What comes up when you enter your name into Google? It could be positive: mentions in newspapers or notices for awards received. But the results likely include some negative material as well: your phone number and address might show up, some sloppy party photos taken without your permission, or even court records. A new company in France called Forget.me wants to help you make those results disappear with just a few clicks, thanks to the European Union’s “right to be forgotten.”
The right to be forgotten is a law passed in 2012 that was upheld this year by the European Commission. It gives citizens of the E.U. a right to see themselves represented online “in a way that is not inconsistent with his or her current personal and social identity,” writes Italian lawyer Luigi Manna in Lexology. In other words, if you don’t like those Google search results, you can legally request that they be removed from the web giant’s listings.
The law reflects the control we have over how we represent ourselves in real life, says Forget.me’s founder Bertrand Girin. “If I explain to you who I am, I have the freedom to give you the information in the order I want,” he says. “We decided to create technology to help customers regain this freedom online. The order of information on search engines is even more critical than in real life.”
Yet critics of the right to be forgotten argue that by removing Google search results, the law is enabling censorship. Recently, an actor requested that news articles about an affair with a teenager be removed, and a politician did the same for stories about their erratic behavior in order to pave the way for another run for office, according to Google. This is information that the public has a right to know. But Forget.me has found that it is social media, not traditional journalist media, that the vast majority of users want to forget them. “Less than 3 percent of requests are demanding articles to be taken down,” Girin says. “Most of the demands are going toward Facebook.”

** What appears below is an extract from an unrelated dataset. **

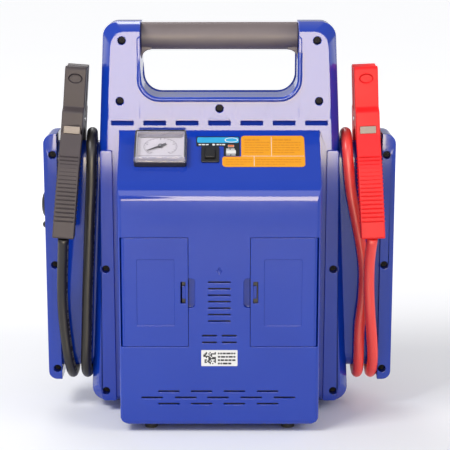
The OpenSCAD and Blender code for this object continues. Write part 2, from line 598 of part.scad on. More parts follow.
module black_front_lever() color("#5f5653") at_black() front_lever(black_clamp_w);
module black_rear_lever() color("#5f5653") at_black() rear_lever(black_clamp_w);
module black_front_jaw() color("#c98a4b") at_black() jaw();
module black_rear_jaw() color("#c98a4b") at_black() mirror([0, 1, 0]) jaw();
module black_pin() color("#c9ccd0") at_black() pivot_pin(black_clamp_w);
module black_spring() color("#9fa2a6") at_black() spring();
module black_strap() color("#d9dadc") at_black() strap();
module red_front_lever() color("#ff4045") at_red() front_lever(red_clamp_w);
module red_rear_lever() color("#ff4045") at_red() rear_lever(red_clamp_w);
module red_front_jaw() color("#c98a4b") at_red() jaw();
module red_rear_jaw() color("#c98a4b") at_red() mirror([0, 1, 0]) jaw();
module red_pin() color("#c9ccd0") at_red() pivot_pin(red_clamp_w);
module red_spring() color("#9fa2a6") at_red() spring();
module red_strap() color("#d9dadc") at_red() strap();

front_shell();
rear_shell();
handle_bar();
handle_grip();
housing_screws();
rubber_feet();
left_door();
right_door();
door_pins();
meter_case();
meter_cover();
meter_dial();
meter_needle();
meter_movement();
button_bezel();
test_button();
indicator_leds();
control_label();
instruction_label();
id_label();
front_battery();
rear_battery();
battery_terminals();
series_link();
main_fuse();
charger_board();
transformer();
foam_pads();
battery_divider();
charge_inlet();
power_socket();
socket_cap();
black_gland();
red_gland();
black_lead();
red_lead();
black_front_lever();
black_rear_lever();
black_front_jaw();
black_rear_jaw();
black_pin();
black_spring();
black_strap();
red_front_lever();
red_rear_lever();
red_front_jaw();
red_rear_jaw();
red_pin();
red_spring();
red_strap();
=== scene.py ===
import json
import math
import random

import bmesh
import bpy
from mathutils import Matrix, Vector

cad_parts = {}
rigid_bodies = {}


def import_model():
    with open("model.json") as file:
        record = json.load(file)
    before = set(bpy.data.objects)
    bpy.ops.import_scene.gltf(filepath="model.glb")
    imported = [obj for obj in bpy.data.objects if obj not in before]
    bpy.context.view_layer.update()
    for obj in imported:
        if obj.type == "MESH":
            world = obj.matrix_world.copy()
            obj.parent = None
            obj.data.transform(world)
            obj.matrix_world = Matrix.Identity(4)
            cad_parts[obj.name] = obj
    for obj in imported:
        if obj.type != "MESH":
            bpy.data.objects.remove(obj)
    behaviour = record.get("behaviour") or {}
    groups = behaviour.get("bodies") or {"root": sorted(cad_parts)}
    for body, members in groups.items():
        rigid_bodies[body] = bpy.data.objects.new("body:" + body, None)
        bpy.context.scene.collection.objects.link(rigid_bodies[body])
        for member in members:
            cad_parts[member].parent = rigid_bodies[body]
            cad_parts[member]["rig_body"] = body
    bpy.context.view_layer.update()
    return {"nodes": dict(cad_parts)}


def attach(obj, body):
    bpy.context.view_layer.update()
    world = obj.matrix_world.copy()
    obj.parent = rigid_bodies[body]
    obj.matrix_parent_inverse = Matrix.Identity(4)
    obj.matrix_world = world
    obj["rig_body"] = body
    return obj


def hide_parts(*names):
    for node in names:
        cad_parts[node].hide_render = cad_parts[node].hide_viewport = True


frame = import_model()
mm = 0.001
print("frame loaded:", len(frame["nodes"]), "nodes")

# long lens, a little above the pack
camera = {"lens": 116.0, "sensor": 36.0, "at": (0.0058, -1.5317, 0.5343), "target": (0.0058, -0.030, 0.2069)}
cameraData = bpy.data.cameras.new("camera")
cameraData.lens = camera["lens"]
cameraData.sensor_width = camera["sensor"]
cameraObject = bpy.data.objects.new("camera", cameraData)
bpy.context.scene.collection.objects.link(cameraObject)
cameraObject.location = camera["at"]
aim = Vector(camera["target"]) - Vector(camera["at"])
cameraObject.rotation_euler = aim.to_track_quat("-Z", "Y").to_euler()
bpy.context.scene.camera = cameraObject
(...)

Forget.me’s records of what we want forgotten says a lot about our relationship to the Internet—namely, that we’ve lost control over our personal information as it exists online. The right to be forgotten could restore it.
After it became clear that the law was here to stay, Google launched a form for filing right-to-be-forgotten requests. The form asks users to explain why the disputed links are “irrelevant, outdated, or otherwise objectionable.”
“Most people would say, what does that mean, exactly?” Girin says. Forget.me provides different options for users to choose from—my ex put photos of me online, for example, or the results inappropriately reveal my sexual orientation—and inserts the necessary legalese required. Then it sends the request off to Google. Without Forget.me, “Google has received a lot of requests where they don’t understand what is written,” the founder says. “We make things easier for the people as well as the search engine.”
To date, 13,000 users have submitted 5,280 links to be removed. (Though the law is inapplicable in the United States, a third of all traffic to Forget.me comes from here, suggesting strong interest.) Google says it will decide whether it complies with the removal requests by balancing “the privacy rights of the individual with the public’s interest to know and the right to distribute information.”
Links are already being taken down, as The Guardian editor James Ball writes. That doesn’t mean the webpages cease to exist. It just makes them harder to find, since they don’t appear as frequently in search results. Bell argues that Google is “clearly a reluctant participant in what effectively amounts to censorship.”
But censorship isn’t the whole story. As the scant 3 percent of requests targeting journalists and media outlets through shows, there’s a lot more to the right to be forgotten than attacks on the media.
According to data from the company, 28 percent of the requests resulted from “invasion of privacy,” exposures of private, personal information like ethnic identity, academic performance, religious beliefs, and political views. Nineteen percent were based on defamation and online hearsay like “I am targeted by false rumors presenting me as a member of a cult,” as one Forget.me example runs.
“We are concerned about freedom of the press,” Girin says. “But this is a simple problem.” Today, we put so much information online that it’s easy to lose track of what’s out there. And that likely includes information you wouldn’t want to pop up first thing on Google—not out of a malignant desire to interfere with freedom of speech, but as a way of exercising control over your own identity, an ability we have lost to corporate Web businesses over time.
Again, 97 percent of Forget.me requests are for having information be taken off social networks and online directories, not journalistic articles. “It’s probably because you have people who can’t find their account to delete it, or don’t know how to,” Girin says.
With the Internet, our identities have metastasized. This situation is intensified by the fact that services like Google and Facebook have an incentive to keep as much information about their users as public as possible, constantly prompting and rewarding the addition of more personal data so as to better sell their users to advertisers. The right to be forgotten restores some of the agency the individual has lost against the companies already dominating the Internet.
Provisions can be made so that the law interferes minimally with media outlets rightfully publishing important information. But at its core, this isn’t a law for celebrities or businesses or journalists. It is meant for the average Internet user, one who has no way to manage what happens to what they put online or how the Internet represents them. “In a year, we predict there will be between half a million and a million request forms for Google,” Girin says. “We think there’s a real need for this in the general public.”
After all, if you don’t want your religious views, address, or sexual orientation revealed online, who can refuse? Privacy is a necessary right, Girin argues. “Freedom in a democracy is being able have your own little secret garden,” he says.